TM Capital Corp.
- Company type: Private
- Industry: Investment banking
- Founded: 1989
- Founder: W. Gregory Robertson Paul R. Smolevitz Michael S. Goldman
- Headquarters: New York, New York Atlanta, Georgia Boston, Massachusetts
- Key people: James S. Grien (President and CEO)
- Products: Financial services Investment banking Mergers & acquisitions Recapitalizations Restructurings Valuations Fairness opinions
- Website: www.tmcapital.com

= TM Capital Corp. =

TM Capital Corp. is an independent investment bank with offices in New York City, Atlanta and Boston.

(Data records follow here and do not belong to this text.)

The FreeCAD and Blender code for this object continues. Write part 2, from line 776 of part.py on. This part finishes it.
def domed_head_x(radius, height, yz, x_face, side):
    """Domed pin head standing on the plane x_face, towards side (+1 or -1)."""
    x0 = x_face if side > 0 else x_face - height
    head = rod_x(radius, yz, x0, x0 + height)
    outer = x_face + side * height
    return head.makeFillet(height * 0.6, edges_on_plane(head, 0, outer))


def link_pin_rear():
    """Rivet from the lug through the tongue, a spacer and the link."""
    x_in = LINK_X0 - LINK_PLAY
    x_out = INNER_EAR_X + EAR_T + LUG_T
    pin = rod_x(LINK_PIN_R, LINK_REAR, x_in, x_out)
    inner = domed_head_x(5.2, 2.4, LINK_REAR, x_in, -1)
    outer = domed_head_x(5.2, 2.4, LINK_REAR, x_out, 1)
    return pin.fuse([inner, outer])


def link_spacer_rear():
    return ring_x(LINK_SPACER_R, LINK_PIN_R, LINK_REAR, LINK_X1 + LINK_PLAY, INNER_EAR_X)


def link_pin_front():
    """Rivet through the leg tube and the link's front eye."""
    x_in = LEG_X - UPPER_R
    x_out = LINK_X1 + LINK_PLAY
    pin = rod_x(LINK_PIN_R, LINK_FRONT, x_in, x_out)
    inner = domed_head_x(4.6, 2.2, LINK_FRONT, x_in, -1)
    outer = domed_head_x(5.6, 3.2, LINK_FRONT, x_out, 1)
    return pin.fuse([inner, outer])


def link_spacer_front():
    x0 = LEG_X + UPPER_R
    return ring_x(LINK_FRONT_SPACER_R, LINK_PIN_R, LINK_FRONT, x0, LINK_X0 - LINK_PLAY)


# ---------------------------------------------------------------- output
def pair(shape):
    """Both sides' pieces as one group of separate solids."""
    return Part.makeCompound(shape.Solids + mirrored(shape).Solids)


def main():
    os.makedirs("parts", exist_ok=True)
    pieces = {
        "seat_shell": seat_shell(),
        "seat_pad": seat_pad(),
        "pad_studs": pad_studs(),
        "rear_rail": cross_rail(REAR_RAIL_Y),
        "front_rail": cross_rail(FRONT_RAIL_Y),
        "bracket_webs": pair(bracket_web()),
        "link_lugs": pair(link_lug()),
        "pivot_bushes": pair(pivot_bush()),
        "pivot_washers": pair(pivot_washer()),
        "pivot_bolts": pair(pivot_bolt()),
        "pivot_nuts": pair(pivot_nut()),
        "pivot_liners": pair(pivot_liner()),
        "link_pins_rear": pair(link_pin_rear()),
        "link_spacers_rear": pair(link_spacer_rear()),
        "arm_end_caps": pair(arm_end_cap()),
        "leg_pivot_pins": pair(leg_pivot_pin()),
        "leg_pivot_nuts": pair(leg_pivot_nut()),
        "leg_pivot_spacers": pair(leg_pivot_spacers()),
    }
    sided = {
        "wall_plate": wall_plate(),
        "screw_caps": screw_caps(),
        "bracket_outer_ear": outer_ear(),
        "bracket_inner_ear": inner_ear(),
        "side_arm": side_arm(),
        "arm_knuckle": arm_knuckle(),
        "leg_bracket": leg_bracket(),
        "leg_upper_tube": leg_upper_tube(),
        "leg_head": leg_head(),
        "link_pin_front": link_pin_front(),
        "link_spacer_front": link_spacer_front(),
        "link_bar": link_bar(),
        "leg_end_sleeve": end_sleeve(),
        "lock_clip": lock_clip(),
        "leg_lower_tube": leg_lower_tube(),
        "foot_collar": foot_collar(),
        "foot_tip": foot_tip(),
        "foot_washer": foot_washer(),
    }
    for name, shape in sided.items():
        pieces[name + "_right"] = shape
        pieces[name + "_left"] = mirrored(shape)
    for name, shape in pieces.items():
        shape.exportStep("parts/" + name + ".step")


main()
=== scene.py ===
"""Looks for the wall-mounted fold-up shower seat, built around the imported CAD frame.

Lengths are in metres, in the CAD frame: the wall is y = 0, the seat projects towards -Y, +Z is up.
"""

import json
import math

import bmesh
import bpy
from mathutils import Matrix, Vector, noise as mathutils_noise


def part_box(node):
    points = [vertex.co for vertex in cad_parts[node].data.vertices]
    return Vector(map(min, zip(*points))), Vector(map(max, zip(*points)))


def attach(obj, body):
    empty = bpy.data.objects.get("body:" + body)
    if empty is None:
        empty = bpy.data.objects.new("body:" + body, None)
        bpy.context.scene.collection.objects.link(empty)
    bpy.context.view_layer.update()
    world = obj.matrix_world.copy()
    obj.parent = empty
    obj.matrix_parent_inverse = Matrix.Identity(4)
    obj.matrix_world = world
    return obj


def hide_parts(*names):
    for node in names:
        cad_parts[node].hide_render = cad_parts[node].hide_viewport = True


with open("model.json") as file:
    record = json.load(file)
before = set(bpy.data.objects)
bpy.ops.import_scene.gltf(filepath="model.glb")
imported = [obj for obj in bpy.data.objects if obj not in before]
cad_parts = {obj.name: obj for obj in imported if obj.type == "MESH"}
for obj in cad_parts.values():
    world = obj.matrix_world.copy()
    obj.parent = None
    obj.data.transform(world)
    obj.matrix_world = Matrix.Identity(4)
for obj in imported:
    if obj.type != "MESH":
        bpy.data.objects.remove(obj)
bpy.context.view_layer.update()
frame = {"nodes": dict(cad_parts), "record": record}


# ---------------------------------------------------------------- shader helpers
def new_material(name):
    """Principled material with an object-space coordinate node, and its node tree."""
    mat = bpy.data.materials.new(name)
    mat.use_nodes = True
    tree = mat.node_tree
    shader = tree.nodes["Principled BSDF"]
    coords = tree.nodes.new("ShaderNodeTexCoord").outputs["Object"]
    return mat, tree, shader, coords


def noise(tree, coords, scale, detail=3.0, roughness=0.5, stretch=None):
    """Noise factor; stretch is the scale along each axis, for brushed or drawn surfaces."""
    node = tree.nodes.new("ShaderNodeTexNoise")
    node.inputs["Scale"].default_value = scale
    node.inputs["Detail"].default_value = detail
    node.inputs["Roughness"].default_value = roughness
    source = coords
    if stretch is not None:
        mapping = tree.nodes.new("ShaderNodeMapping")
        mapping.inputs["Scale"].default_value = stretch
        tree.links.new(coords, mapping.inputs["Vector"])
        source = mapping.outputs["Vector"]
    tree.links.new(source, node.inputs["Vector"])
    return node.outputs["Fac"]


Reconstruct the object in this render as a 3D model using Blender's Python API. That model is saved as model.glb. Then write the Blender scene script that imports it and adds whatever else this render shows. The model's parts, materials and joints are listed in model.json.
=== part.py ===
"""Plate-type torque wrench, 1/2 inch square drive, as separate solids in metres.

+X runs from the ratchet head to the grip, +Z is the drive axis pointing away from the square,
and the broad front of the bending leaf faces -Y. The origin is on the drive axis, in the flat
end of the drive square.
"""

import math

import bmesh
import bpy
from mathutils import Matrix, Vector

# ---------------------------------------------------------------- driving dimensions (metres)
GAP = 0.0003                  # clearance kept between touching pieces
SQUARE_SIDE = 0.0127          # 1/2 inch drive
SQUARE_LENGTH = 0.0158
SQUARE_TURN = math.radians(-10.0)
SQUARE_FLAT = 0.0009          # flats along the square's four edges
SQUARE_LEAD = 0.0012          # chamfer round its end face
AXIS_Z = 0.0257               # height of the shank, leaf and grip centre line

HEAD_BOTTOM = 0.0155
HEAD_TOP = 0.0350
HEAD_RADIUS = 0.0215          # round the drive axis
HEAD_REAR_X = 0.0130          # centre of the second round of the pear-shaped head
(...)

The firm advises clients on complex mergers and acquisitions, debt and equity financings, minority and majority recapitalizations, restructurings, and advisory services including takeover defense, fairness opinions and solvency opinions, and valuations. Industry specialties include consumer and retail, industrial, technology & tech-enabled services, business services and healthcare. Its partners are promoted in the trade press.
TM Capital is a member firm of Oaklins,

TM Capital was established in 1989 in New York City when its founding partners acquired the investment banking division of Thomson McKinnon Securities Inc. The Firm joined M&A International Inc., a global alliance of mid-market investment banks, in 1994. It opened its Atlanta office, led by Jim Grien, in 2001. In 2008, TM Capital merged with Boston Corporate Finance, Inc., a technology-focused investment bank and a fellow member firm of M&A International Inc., expanding the Firm’s footprint to include Boston, New York and Atlanta. Jim Grien was appointed president upon completion of the merger. Robert Grien joined TM Capital in 2009 to lead its finance and restructuring advisory group.